At June 28, 2003, there was outstanding under the Companys prior credit facility $16,000,000 in term loans, $7,874,000 in revolving loans and $1,634,000 in letters of credit. Availability under the revolver loan fluctuates daily, and for much of the second quarter there was little unused availability. At June 28, 2003, there was $1,767,000 in unused availability under the revolving loan.
The Companys principal stockholder, UM Holdings Ltd. (UM), advanced $1,500,000 to the Company in the first quarter of 2003 and $2,400,000 in the second quarter of 2003, represented by subordinated notes. At June 28, 2003, an aggregate of $4,900,000 of subordinated notes were held by UM.
The Company on July 16, 2003, refinanced in full its prior credit facility.
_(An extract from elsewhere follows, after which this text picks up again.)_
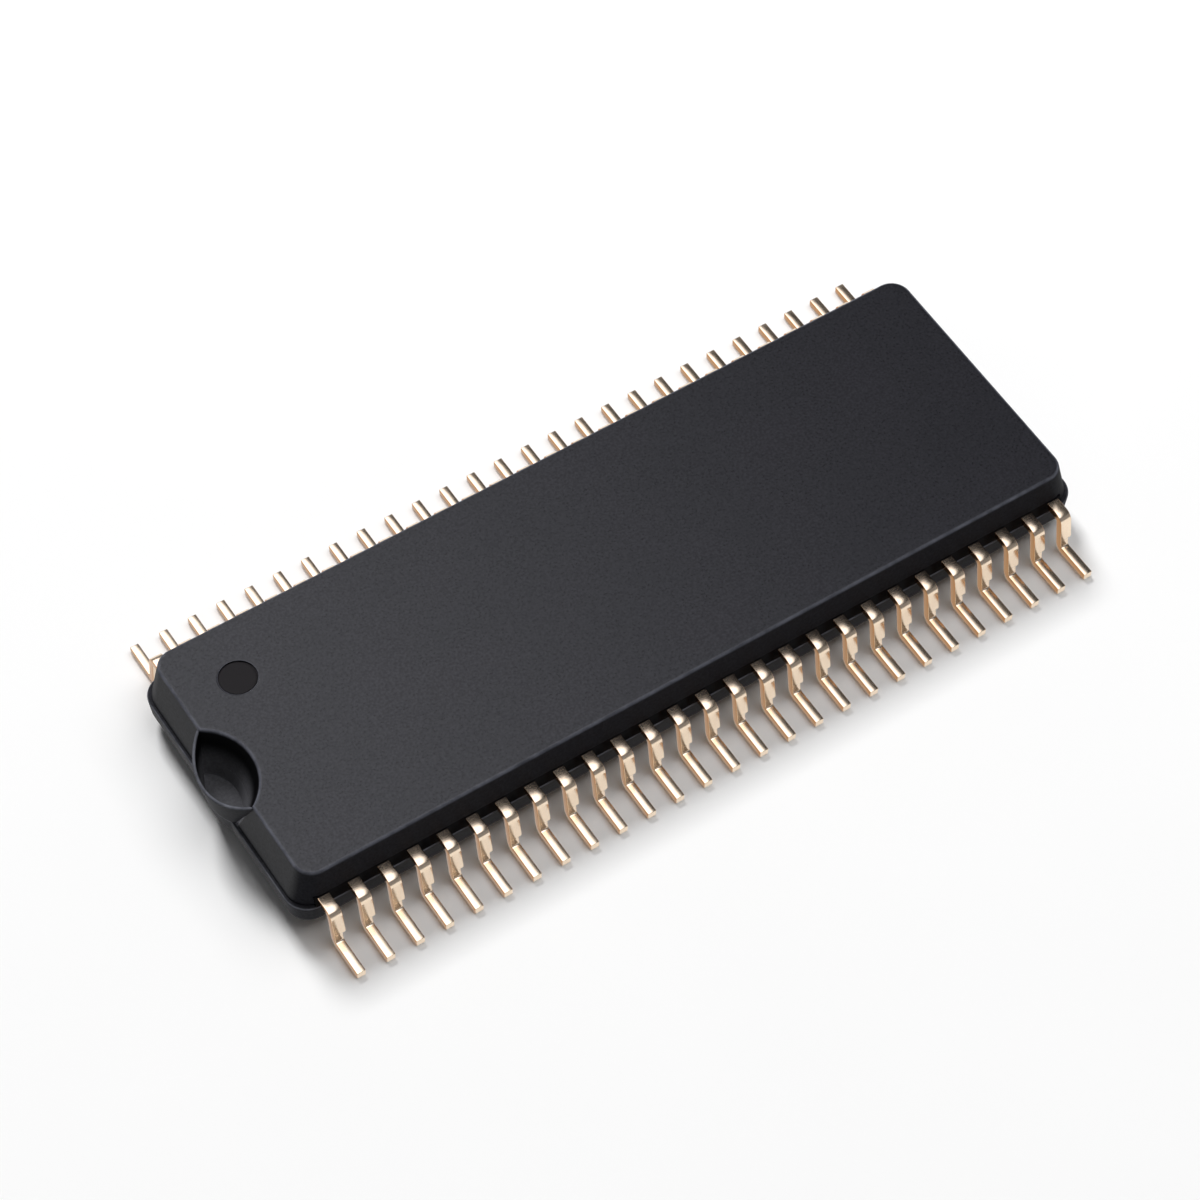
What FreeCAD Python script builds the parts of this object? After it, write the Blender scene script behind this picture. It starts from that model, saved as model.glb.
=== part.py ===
import FreeCAD, Part
import math
import os

import Sketcher

# A glass-sealed ceramic chip package with two rows of gull-wing leads.
# The soles of the feet stand on z = 0, +X runs away from the notched end,
# +Z is up, and the origin is under the middle of the body.

doc = FreeCAD.newDocument("ceramic_chip")
VECTOR = FreeCAD.Vector

# Driving dimensions in millimetres, angles in degrees.
SIZES = {
    # Outside of the body
    "top_length": 21.6,
    "top_width": 7.24,
    "total_height": 2.12,
    "stand_off": 0.38,
    "base_height": 0.60,
    "seal_line": 0.05,
    "side_draft": 5.0,
    "end_draft": 13.5,
    "base_draft": 6.0,
    "cap_corner": 0.50,
    "seam_corner": 0.60,
    "cap_edge": 0.09,
    "base_ledge": 0.09,
    "base_corner": 0.62,
    "base_edge": 0.06,
    "seal_setback": 0.03,
    # Round notch and the lip that closes it at the end of the base
    "notch_radius": 1.50,
    "notch_depth": 0.69,
    "notch_draft": 23.0,
    "lip_reach": 0.65,
    "lip_inner_radius": 1.50,
    "lip_wall": 0.09,
    "lip_outer_draft": 10.0,
    "lip_inner_draft": 9.0,
    "lip_slope": 28.0,
    "lip_gap": 0.02,
    # Round mark beside the first lead
    "mark_x": -9.30,
    "mark_y": 2.04,
    "mark_radius": 0.48,
    "mark_depth": 0.03,
    # Leads
    "leads_per_row": 27,
    "lead_pitch": 0.80,
    "lead_gauge": 0.20,
    "lead_width": 0.32,
    "lead_root": 3.60,
    "leg_face": 4.42,
    "leg_lean": 8.0,
    "bend_radius": 0.26,
    "foot_width": 0.23,
    "foot_tip": 5.40,
    "step_rise": 0.22,
    # Glass seal and the space inside
    "seal_height": 0.25,
    "seal_half_length": 10.64,
    "seal_half_width": 3.68,
    "window_length": 9.80,
    "window_width": 4.70,
    "cap_recess": 0.40,
    "die_pocket_length": 8.40,
    "die_pocket_width": 3.20,
    "die_pocket_depth": 0.30,
    # Inner fingers of the leads
    "finger_width": 0.18,
    "middle_leads": 15,
    "middle_squeeze": 0.72,
    "middle_turn": 3.10,
    "middle_lane_start": 2.50,
    "middle_tip": 1.76,
    "end_turn": 2.75,
    "lane_first": 0.28,
    "lane_pitch": 0.30,
    "end_tip": 4.36,
    # Die and bond wires
    "attach_length": 6.30,
    "attach_width": 2.60,
    "attach_height": 0.03,
    "die_length": 6.00,
    "die_width": 2.30,
    "die_height": 0.25,
    "pad_inset": 0.12,
    "wire_radius": 0.018,
    "wire_loop": 0.20,
    "stitch_inset": 0.14,
}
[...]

As part of such refinancing, the Companys prior lenders did not require payment of $400,000 of deferred fees.
On July 16, 2003, the Company entered into a financing agreement with The CIT Group/Business Credit, Inc. (CIT) (the CIT Financial Agreement) and a financing agreement with Hilco Capital LP (Hilco) (the Hilco Financing Agreement). The CIT Financing Agreement provides for term loans of $5,000,000 and working capital loans of up to the lesser of $14,000,000 or an amount determined by reference to a borrowing base. The Hilco Financing Agreement provides for mortgage loans of $11,000,000. Both the CIT loans and the Hilco loans are secured by substantially all of the assets of the Company and mature on July 16, 2006. As a result of the refinancing, $14,600,000 has been excluded from current maturities of long-term debt as of June 28, 2003.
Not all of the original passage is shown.